Using Moodle to design a course ?
Start your own Ning community for the course ?

I think a great final assessment would be to have each student choose a web 2.0 app and create a tutorial on how to use it in screencast - you would have a great library of web tutorials. The parameters
or outline for how to's may be difficult. Another idea may be to use some standard tools ( garageband or iMovie) to create media and add it too a web 2.0 site. In other words how web 2.0 apps can be combined to create added value - these can be simple like digg additions to Facebook accounts.

These are just some ideas of the top of my head .. sounds like a fun course

you have gotten a lot of responses :)

Hope it helps
...a thought just flew in my head. I will not let my students do "research" and "reports" on a topic where information is readily available in books and on the Web, I tell them "it's been done". The days of "panda" reports are over in my classroom. We strive (and not always successfully) to do authentic research answering "big questions".

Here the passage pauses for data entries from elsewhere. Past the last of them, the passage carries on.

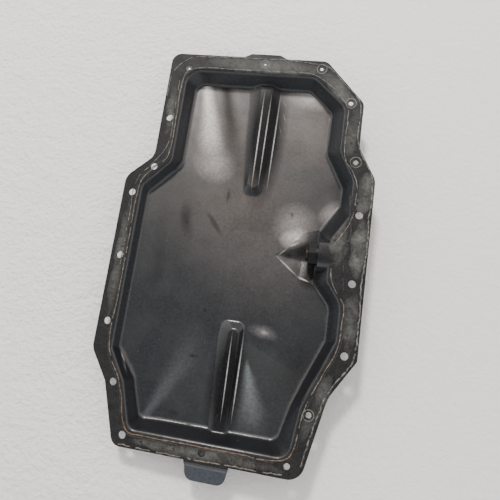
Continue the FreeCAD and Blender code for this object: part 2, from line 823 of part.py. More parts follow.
def cylinder(name, start, radius, height):
    """A round solid on the drain axis, from a place along X outwards."""
    return on_drain_axis(doc.addObject("Part::Cylinder", name), start, Radius=radius, Height=height)


def hexagon(name, start, flats, height):
    """A six-sided solid on the drain axis."""
    prism = doc.addObject("Part::Prism", name)
    prism.Polygon = 6
    return on_drain_axis(prism, start, Circumradius=flats + " / sqrt(3)", Height=height)


def cone(name, start, radius, end_radius, height):
    """A round solid on the drain axis that changes its radius."""
    item = doc.addObject("Part::Cone", name)
    return on_drain_axis(item, start, Radius1=radius, Radius2=end_radius, Height=height)


SEAT_OUT = "seat_face + sheet"
HEAD_SEAT = SEAT_OUT + " + washer_thick"
BOSS_END = "seat_face - boss_height"

drain_boss = less(
    "drain_boss",
    joined(
        "Boss_body",
        hexagon("Boss_hexagon", BOSS_END, "boss_flats", "boss_height"),
        cylinder("Boss_collar", "seat_face - boss_collar_height", "boss_collar", "boss_collar_height"),
    ),
    cylinder("Boss_thread", BOSS_END + " - sheet", "thread / 2 + thread_gap", "boss_height + sheet * 2"),
)

plug_washer = less(
    "plug_washer",
    cylinder("Washer_disc", SEAT_OUT, "washer_outer / 2", "washer_thick"),
    cylinder("Washer_hole", SEAT_OUT + " - sheet", "thread / 2 + washer_gap", "washer_thick + sheet * 2"),
)

head_shape = shared(
    "Head",
    hexagon("Head_hexagon", HEAD_SEAT, "head_flats", "head_flange_thick + head_height"),
    cone(
        "Head_bevel", HEAD_SEAT, "head_flats / 2 + (head_flange_thick + head_height) * 2", "head_flats / 2",
        "head_flange_thick + head_height",
    ),
)
drain_plug = joined(
    "drain_plug",
    cylinder("Plug_thread", BOSS_END + " - plug_nose + plug_bevel", "thread / 2",
             HEAD_SEAT + " - (" + BOSS_END + ") + plug_nose - plug_bevel"),
    cone("Plug_tip", BOSS_END + " - plug_nose", "thread / 2 - plug_bevel", "thread / 2", "plug_bevel"),
    cylinder("Head_flange", HEAD_SEAT, "head_flange / 2", "head_flange_thick"),
    head_shape,
)
drain_plug.Refine = True


# ---------------------------------------------------------------- check and save

NODES = {
    "pan_shell": pan_shell,
    "drain_boss": drain_boss,
    "plug_washer": plug_washer,
    "drain_plug": drain_plug,
}

doc.recompute()
for item in doc.Objects:
    if "Invalid" in item.State or "Error" in item.State:
        raise ValueError(item.Label + " did not build")
os.makedirs("parts", exist_ok=True)
for node, item in NODES.items():
    if item.Shape.isNull() or not item.Shape.isValid() or len(item.Shape.Solids) != 1:
        raise ValueError(node + " is not one sound solid")
    item.Shape.exportStep("parts/" + node + ".step")
    print(node, round(item.Shape.Volume), "mm3")
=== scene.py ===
import math
from types import SimpleNamespace

import bmesh
import bpy
from mathutils import Matrix, Vector, noise


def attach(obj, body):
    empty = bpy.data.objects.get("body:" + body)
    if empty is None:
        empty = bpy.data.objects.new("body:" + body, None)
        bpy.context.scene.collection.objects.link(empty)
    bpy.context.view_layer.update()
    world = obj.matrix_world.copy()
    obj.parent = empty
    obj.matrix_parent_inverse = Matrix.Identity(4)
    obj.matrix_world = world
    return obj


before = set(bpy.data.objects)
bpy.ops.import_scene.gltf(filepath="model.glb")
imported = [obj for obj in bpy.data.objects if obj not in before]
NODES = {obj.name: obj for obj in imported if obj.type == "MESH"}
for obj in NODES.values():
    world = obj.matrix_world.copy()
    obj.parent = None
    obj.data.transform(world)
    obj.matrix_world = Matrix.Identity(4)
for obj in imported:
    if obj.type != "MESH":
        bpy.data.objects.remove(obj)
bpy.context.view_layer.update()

MM = 0.001


def mm(*numbers):
    """Millimetres as metres."""
    return tuple(number * MM for number in numbers)


def rgb(red, green, blue):
    """A solid colour as a socket takes it."""
    return red, green, blue, 1.0


# ------------------------------------------------------------------ node helpers

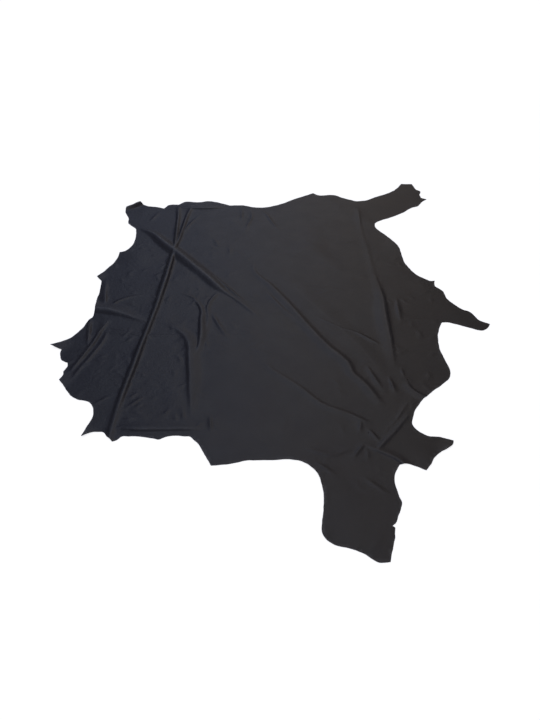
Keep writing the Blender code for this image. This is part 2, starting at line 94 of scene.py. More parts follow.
MAIN_FOLDS = (
    Fold("long pinched fold", 2.3, (
        (-60.8, 66, 0, 1.6, 2), (-61.6, 56, 8, 1.8, 2.2), (-62.2, 41, 10, 2, 2.8),
        (-62.8, 23, 10, 2, 3.2), (-63.6, 11, 9, 2, 3), (-64.6, -4, 7.6, 2, 2.2),
        (-66.2, -20, 7.4, 2, 2.1), (-67.5, -34, 8.4, 2, 2.4), (-68.6, -48, 8.6, 2, 2.6),
        (-69.6, -58, 8, 2, 2.4), (-70.6, -69, 5.6, 2, 2.1), (-71, -80, 4.4, 2, 2),
        (-70.8, -92, 6, 2, 2.4)), 2.3),
    Fold("long pinched fold, left upper branch", 1.6, (
        (-65.8, 106, 4, 2.6, 2.4), (-64.6, 97, 6, 2.2, 2), (-63.4, 80, 7, 2.2, 1.8),
        (-62.4, 66, 9, 2.2, 1.8), (-62, 56, 8, 2.4, 1.8))),
    Fold("long pinched fold, right upper branch", 1.6, (
        (-56.6, 108, 4, 2.4, 2.4), (-58.2, 98, 6, 2.2, 1.8), (-59.4, 82, 7, 2, 1.8),
        (-60.6, 66, 7, 2, 1.8), (-62, 56, 5, 2, 1.8))),
    Fold("great diagonal fold", 1.7, (
        (-88, 80.6, 0, 2, 2), (-84.4, 78, 4, 2.8, 2.6), (-78.2, 73.4, 9, 4, 3.8), (-70, 63.4, 14, 5, 5.2),
        (-59, 50.8, 15, 5.4, 5.4), (-48.4, 38, 14, 5.4, 5.2), (-38.6, 26, 12.4, 5, 4.8),
        (-31, 16, 9.4, 4, 3.8), (-27.4, 11.6, 4.4, 3, 1.8), (-18, 1.9, 3.4, 3, 1.6),
        (-12.6, -4.6, 2.4, 3, 1.5), (-7.8, -10.4, 0, 3, 1.4)), 2),
    Fold("long fold across the middle", 1.6, (
        (-12.6, 43, 0, 1.4, 3), (-11.4, 32, 2, 1.6, 3), (-3, 19.6, 3.4, 2, 3.6),
        (4.8, 6.6, 4.8, 2.6, 4.6), (10.2, -3, 5.4, 2.8, 5), (17, -16, 5.8, 3, 5), (27, -33, 6, 3, 5),
        (35.8, -45.6, 6, 2.8, 4.4), (37, -51, 5.4, 2.6, 4), (41, -56.4, 5.4, 2.8, 4),
        (44.8, -63.6, 5, 2.8, 4), (48.4, -71.6, 0, 2.4, 3)), 1.8),
    Fold("swell beside the long fold", 2, (
        (2, 34, 0, 8, 8), (14, 12, 2, 9, 9), (32, -16, 2.6, 9, 9), (46, -40, 2.4, 7, 7),
        (54, -58, 0, 5, 5))),
    Fold("low fold below the long fold", 1.6, (
        (-4.6, 12.4, 0, 1.5, 2), (-1.6, 7, 2.2, 1.6, 2.2), (4.4, -2.6, 2.6, 1.6, 2.4),
        (10.6, -10.9, 2.4, 1.6, 2.4), (16, -18.9, 1.8, 1.6, 2.4), (21, -26, 0, 1.6, 2.4))),
    Fold("right upright fold", 2.4, (
        (58, 109, 0, 1.3, 3), (57.8, 101, 2.4, 1.3, 3.4), (57.2, 88, 2, 1.3, 3.4),
        (57.2, 72, 1.2, 1.3, 3.4), (58, 55, 1.6, 1.3, 3.4), (58.6, 30, 1.8, 1.3, 4),
        (59.4, 18, 3, 1.5, 5), (60, 8.1, 7, 2, 6), (59.2, -4.1, 9, 2.3, 7), (58.7, -20.3, 8.6, 2.3, 7),
        (58.4, -32, 5, 2, 6), (58, -40, 2, 1.5, 4), (57.6, -48, 0, 1.3, 3)), 1.7),
    Fold("short left fold", 1.6, (
        (-101.5, -2.6, 17, 9, 4.2), (-97, -3.2, 17, 9, 4.2), (-91, -4, 15, 8, 3.9), (-84, -6, 11, 7, 3.3),
        (-75, -10, 6, 5, 2.3), (-66.5, -13.5, 0, 3, 1.8)), 2.4),
    Fold("curved fold, inner line", 1.7, (
        (-46, 6.6, 0, 1.6, 1.1), (-42, 1.9, 4.2, 2.4, 1.2), (-39.2, -5.6, 5.6, 3, 1.4),
        (-39, -12, 7.6, 3.6, 1.6), (-38.4, -18, 8.4, 4, 1.7), (-38, -25, 7.6, 4, 1.6),
        (-38.6, -34, 4.4, 3.4, 1.4), (-40.4, -41, 0, 2.6, 1.2)), 2.2),
    Fold("curved fold, outer line", 1.7, (
        (-31.6, 12, 0, 2, 1.2), (-33.8, 8.1, 3.4, 2.2, 1.2), (-36.6, -0.7, 3.8, 2.2, 1.2),
        (-35.4, -9.9, 2.4, 2.4, 2), (-35.6, -17.2, 2.4, 2.4, 2), (-36.6, -26, 0, 2.2, 2))),
    Fold("lower upright fold", 1.9, (
        (-57, -14, 0, 3, 2), (-52.4, -18.2, 3, 4, 2.4), (-47, -23.6, 6, 5, 2.9), (-43.8, -30, 8, 6, 3),
        (-42.4, -39.5, 7.6, 6.4, 2.6), (-40.8, -50.4, 7, 6.4, 2.3), (-39.7, -60.7, 5.6, 5.6, 2.2),
        (-38.6, -68, 3.4, 4.4, 1.9), (-37.6, -78, 0, 3, 1.6)), 1.5),
    Fold("buckle of the top edge", 1.7, (
        (-66, 107, 0, 7, 1.5), (-57.4, 106.4, 6, 7.6, 1.6), (-47.4, 105.9, 9, 8, 1.7),
        (-40.4, 106.4, 7, 6.4, 1.6), (-33, 108, 0, 4, 1.4)), 2.4),
    Fold("curled upper left tip", 1.8, (
        (-104, 104.4, 8, 3, 3), (-98.6, 107.8, 18, 3, 3.4), (-94.6, 111.2, 20, 3, 3.4),
        (-91, 115, 12, 3, 3))),
    Fold("rolled bottom edge", 1.7, (
        (-70, -83, 0, 4, 1.4), (-62.6, -84, 6, 5, 1.5), (-50, -84.2, 6, 5, 1.4), (-38, -84, 5, 4.4, 1.4),
        (-30.6, -84.2, 0, 4, 1.3)), 2.4),
    Fold("left edge, outer wrinkle", 1.7, (
        (-98, -11, 0, 1.4, 1.6), (-97, -16, 4.6, 1.4, 1.6), (-95.6, -24, 5, 1.5, 1.6),
        (-94.2, -32, 0, 1.4, 1.6))),
    Fold("left edge, inner wrinkle", 1.7, (
        (-87.6, -9.6, 0, 1.6, 1.6), (-90, -20, 5, 1.6, 1.7), (-92.4, -31.9, 5.4, 1.6, 1.8),
        (-95.4, -41.9, 4.6, 1.6, 1.8), (-99.4, -53, 0, 1.6, 2))),
    Fold("left edge, innermost wrinkle", 1.7, (
        (-86.4, -17, 0, 1.6, 1.8), (-87, -27, 3.4, 1.6, 2), (-90, -38, 3.6, 1.6, 2),
        (-94.6, -50, 2.6, 1.6, 2), (-97.6, -60, 0, 1.6, 2))),
    Fold("left edge, upper wrinkle", 2.4, (
        (-97.4, 26, 0, 1.4, 2.6), (-95.4, 13, 4, 1.4, 3.4), (-93.2, 3, 5, 1.4, 3.4),
        (-91.6, -3.4, 0, 1.4, 2.6)), 1.8),
    Fold("fold across the lower right", 1.5, (
        (60.6, -74, 0, 1.2, 2.4), (54.2, -82, 4, 1.2, 2.6), (50.5, -86.3, 4.4, 1.2, 2.6),
        (43.6, -93.6, 4, 1.2, 2.2), (41, -96.6, 0, 1.1, 2))),
    Fold("light crest above the fold across", 1.5, (
        (65, -64, 0, 1.3, 1.3), (58.8, -70.6, 1.6, 1.3, 1.4), (53.2, -78.6, 1.9, 1.3, 1.4),
        (48, -84.6, 1.4, 1.3, 1.4), (44.6, -88.4, 0, 1.2, 1.2))),
    Fold("tuck at the right notch", 1.5, (
        (62, -54.6, 0, 1.3, 3), (62.3, -59.6, 4.4, 1.4, 4), (65.4, -63.6, 5, 1.4, 4.4),
        (69.6, -67, 5, 1.5, 4.4)), 1.8),
    Fold("tuck beside the lower right tab", 1.4, (
        (36.6, -92, 0, 2.4, 1.1), (41.6, -94.8, 3.4, 3, 1.2), (46.6, -97.4, 4.4, 3.4, 1.3),
        (50.2, -99.8, 4.8, 3.4, 1.3), (54, -104.6, 4.8, 3.4, 1.3)), 2),
    Fold("lower diagonal fold", 1.6, (
        (-6.5, -41, 0, 1.8, 3), (-2, -48, 2, 2, 3), (5, -54.2, 2.6, 2, 3.4), (11.4, -60, 3, 2, 3.4),
        (21.9, -70.8, 3.6, 2, 3.4), (31.4, -75.4, 4, 2, 3.4), (37.6, -79, 4, 2, 3),
        (41.6, -81.6, 0, 2, 3))),
)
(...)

What kinds of projects can kids of all ages do that will not clutter the internet with more stuff? Is every high schooler in the US going to do a wiki about Web 2.0 tools or videos explaining a chemistry experiment, for example? I think we should all think of how to teach or reinforce skills with outcomes that are real, rich in content, and relevant. I saw Dan Meyer's decontruct an activity/lesson he did last year in his hs math classroom. Even though he says the activity/lesson wasn't 100% successful it seemed like a great high level activity/lesson that gave real meaning to working with datasets, graphs and charts. Oh well...the ramblings of a teacher nearing retirement.
Great blog to tag, Nancy- what other blogs do you read? Also, I appreciate your point of view on research topics. Aiming high : )
Do you know of Jamie McKenzie? He doesn't blog but for 10+ years has been discussing this whole issue of authenitc work. His latest newsletter's lead article is call No More Cut and Paste
Ellen, I have 100 blogs in my reader which include classroom teachers, ed tech people, tech only, primary sources, literature and controversial, but I actually enjoy ning more---easier to follow. I do glance at Darren Draper and Gary Stager everyday or so. I like bloggers who say "Hey, wait a minute!" or "What were they thinking?" I'm kinda tired of people touting Web 2.0 with no mention of teaching or learning or thinking. I read a couple of classroom teachers who write well and have great anecdotes about kids---but most of the blogs on my list get a cursory glance.

If I think of others I'll pass them on.
Nancy, I wish your message would go out to every administrator: "The days of 'panda' reports are over" (state reports, country reports, etc.).